High-security handcuffs are usually high-security simply because they can’t be opened with any other keys and their own keys are available only with the law-enforcement authorities. However, 3D-printing has posed a huge dilemma to this mode of security. Because virtually anyone, with access to one of the keys can then create exact duplicates using 3D printing.
This was demonstrated by a German hacker and security consultant at the Hackers on Planet Earth Conference. Ray, the nick name by which he is known, brought two handcuffs from two very well-known handcuff vendors. One was from the German firm Bonowi. And the other was made by English company Chubb.
Both these companies make the keys to their handcuffs available only to law-enforcement authorities. The problem with most of the standard handcuff vendors is that any of their keys will open any handcuffs.
In light of this, Ray said, “Police need to know that every new handcuff they buy has a key that can be reproduced. Until every handcuff has a different key, they can be copied.” Ray further said that he was able to acquire keys from both Chubb and Bonowi and that after creating a CAD model of them, he printed out their exact plexiglass replicas. With the help of these plexiglass versions, he was able to open the handcuffs with perfect ease and convenience.

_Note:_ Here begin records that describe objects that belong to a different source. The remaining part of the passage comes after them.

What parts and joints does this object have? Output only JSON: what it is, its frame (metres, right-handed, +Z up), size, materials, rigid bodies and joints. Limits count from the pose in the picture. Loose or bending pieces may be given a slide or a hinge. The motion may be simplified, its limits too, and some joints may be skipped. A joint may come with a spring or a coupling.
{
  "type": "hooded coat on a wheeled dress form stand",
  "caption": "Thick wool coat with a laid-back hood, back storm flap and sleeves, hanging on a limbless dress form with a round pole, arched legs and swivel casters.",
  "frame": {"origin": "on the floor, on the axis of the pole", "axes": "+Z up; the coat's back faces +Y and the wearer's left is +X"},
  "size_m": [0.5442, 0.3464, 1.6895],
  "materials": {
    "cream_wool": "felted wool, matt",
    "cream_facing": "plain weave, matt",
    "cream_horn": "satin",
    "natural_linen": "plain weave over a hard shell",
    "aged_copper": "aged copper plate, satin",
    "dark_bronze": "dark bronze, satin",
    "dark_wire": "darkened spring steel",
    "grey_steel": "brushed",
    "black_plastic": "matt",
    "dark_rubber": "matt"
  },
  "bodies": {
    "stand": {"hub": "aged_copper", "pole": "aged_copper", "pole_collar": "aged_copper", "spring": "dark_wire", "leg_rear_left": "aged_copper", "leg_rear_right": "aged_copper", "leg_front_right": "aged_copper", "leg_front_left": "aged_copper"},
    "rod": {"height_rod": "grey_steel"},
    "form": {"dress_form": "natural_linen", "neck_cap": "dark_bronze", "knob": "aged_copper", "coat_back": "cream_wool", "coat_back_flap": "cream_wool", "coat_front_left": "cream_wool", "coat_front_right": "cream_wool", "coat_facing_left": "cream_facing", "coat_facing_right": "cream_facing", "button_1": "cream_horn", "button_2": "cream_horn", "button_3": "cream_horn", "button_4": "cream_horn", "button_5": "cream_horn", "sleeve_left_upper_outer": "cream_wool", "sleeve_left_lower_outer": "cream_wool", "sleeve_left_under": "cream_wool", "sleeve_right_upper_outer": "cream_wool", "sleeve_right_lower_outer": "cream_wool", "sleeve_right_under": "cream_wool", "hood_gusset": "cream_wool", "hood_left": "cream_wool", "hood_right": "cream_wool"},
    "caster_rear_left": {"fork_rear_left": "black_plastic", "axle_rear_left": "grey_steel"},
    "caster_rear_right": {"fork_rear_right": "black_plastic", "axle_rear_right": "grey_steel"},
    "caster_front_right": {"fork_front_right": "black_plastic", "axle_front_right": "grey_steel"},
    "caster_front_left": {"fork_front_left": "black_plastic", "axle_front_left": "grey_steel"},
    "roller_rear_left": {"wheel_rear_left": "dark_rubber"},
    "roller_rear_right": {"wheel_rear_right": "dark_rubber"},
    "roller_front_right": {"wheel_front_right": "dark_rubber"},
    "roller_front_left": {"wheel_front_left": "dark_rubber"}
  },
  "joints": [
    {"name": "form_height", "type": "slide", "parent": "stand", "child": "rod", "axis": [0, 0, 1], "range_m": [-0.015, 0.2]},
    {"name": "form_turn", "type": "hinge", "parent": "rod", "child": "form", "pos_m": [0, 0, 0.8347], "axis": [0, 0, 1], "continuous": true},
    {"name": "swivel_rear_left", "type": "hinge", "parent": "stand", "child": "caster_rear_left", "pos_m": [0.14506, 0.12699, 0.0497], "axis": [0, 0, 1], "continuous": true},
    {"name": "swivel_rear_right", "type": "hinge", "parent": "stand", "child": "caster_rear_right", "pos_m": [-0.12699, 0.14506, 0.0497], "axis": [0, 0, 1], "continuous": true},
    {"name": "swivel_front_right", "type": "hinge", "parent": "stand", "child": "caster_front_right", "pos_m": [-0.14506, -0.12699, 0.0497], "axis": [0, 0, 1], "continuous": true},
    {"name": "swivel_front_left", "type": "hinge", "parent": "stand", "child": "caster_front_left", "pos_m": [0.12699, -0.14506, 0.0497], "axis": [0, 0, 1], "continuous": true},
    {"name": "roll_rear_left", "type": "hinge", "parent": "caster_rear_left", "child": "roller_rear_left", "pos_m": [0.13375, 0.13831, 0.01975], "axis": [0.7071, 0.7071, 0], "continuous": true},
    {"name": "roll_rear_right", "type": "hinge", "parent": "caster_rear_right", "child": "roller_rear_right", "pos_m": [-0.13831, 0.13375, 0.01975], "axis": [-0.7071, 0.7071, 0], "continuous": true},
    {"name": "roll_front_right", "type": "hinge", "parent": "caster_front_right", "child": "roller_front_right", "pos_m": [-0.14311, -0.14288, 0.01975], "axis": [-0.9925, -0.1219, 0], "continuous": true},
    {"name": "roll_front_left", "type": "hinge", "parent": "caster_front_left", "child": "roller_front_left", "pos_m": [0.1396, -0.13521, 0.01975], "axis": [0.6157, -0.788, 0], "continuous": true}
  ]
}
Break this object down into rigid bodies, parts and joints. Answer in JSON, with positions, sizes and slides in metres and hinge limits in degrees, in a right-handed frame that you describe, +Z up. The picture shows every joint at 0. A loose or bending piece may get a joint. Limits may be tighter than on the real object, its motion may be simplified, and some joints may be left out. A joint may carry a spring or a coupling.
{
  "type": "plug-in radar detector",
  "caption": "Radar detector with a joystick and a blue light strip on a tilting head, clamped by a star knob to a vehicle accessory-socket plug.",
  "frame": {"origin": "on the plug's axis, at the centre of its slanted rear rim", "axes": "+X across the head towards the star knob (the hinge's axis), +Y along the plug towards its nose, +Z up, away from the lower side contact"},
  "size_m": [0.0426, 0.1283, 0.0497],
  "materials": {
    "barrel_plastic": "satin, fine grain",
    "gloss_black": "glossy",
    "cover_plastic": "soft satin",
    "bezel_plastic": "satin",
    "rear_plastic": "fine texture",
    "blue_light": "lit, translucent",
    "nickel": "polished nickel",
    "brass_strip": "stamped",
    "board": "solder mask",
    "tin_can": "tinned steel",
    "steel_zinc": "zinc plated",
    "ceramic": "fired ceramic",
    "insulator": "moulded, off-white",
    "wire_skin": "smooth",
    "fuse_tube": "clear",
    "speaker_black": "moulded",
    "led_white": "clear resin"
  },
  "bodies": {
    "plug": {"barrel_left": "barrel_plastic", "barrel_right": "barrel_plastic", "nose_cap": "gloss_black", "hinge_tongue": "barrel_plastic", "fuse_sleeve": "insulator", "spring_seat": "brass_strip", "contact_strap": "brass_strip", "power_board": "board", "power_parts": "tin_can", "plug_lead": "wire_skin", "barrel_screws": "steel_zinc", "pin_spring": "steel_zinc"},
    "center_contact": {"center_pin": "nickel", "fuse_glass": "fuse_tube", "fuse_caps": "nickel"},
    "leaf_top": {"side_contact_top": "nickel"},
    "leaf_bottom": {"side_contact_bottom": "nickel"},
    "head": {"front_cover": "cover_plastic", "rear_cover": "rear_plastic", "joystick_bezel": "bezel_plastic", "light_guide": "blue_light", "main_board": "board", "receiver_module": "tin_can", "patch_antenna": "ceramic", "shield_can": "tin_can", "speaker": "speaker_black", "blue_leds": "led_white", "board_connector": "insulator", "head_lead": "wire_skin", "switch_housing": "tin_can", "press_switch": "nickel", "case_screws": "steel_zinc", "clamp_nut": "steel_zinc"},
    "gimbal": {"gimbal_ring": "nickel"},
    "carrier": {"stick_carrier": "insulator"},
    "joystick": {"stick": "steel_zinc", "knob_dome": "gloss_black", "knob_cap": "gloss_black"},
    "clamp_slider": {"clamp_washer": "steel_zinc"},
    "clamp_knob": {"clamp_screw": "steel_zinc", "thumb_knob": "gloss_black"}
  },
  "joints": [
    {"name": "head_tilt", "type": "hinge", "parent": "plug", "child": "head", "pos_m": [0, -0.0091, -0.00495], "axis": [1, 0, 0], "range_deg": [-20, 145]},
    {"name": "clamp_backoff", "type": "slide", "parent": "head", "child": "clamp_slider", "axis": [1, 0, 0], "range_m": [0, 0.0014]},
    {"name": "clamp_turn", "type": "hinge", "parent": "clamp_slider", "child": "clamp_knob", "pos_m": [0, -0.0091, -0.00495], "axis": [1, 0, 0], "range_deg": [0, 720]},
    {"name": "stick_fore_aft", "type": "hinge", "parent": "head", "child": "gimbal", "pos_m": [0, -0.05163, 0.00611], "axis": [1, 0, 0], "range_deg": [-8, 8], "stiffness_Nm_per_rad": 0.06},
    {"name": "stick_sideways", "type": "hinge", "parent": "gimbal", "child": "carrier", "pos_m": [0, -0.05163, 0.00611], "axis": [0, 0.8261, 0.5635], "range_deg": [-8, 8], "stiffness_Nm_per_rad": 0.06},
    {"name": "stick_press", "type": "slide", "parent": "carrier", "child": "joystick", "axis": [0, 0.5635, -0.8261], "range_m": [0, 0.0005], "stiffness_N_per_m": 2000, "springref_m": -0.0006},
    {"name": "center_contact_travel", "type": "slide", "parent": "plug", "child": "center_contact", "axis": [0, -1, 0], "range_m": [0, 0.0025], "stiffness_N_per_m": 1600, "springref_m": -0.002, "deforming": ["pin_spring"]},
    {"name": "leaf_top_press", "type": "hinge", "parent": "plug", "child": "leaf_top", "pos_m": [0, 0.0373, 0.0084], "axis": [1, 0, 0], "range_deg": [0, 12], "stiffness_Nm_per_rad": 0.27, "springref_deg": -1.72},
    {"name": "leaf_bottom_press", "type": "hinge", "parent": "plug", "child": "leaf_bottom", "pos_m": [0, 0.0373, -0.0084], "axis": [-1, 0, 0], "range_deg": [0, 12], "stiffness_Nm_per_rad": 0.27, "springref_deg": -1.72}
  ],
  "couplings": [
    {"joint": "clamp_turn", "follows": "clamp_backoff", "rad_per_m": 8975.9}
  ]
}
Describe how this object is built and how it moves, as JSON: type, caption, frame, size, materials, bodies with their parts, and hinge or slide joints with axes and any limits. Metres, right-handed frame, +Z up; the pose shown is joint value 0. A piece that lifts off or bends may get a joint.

In case of such handcuffs which have stronger internal springs, an attendee at the workshop suggested that instead of Plexiglass, Lexan can be used which is a stronger material and can overcome these internal springs.
Ray believed that by demonstrating this, he was simply bringing to public the vulnerabilities in common handcuff security mechanism. He said, “If someone is planning a prison or court escape, he can do it without our help. We’re just making everyone aware, both the hackers and the police.”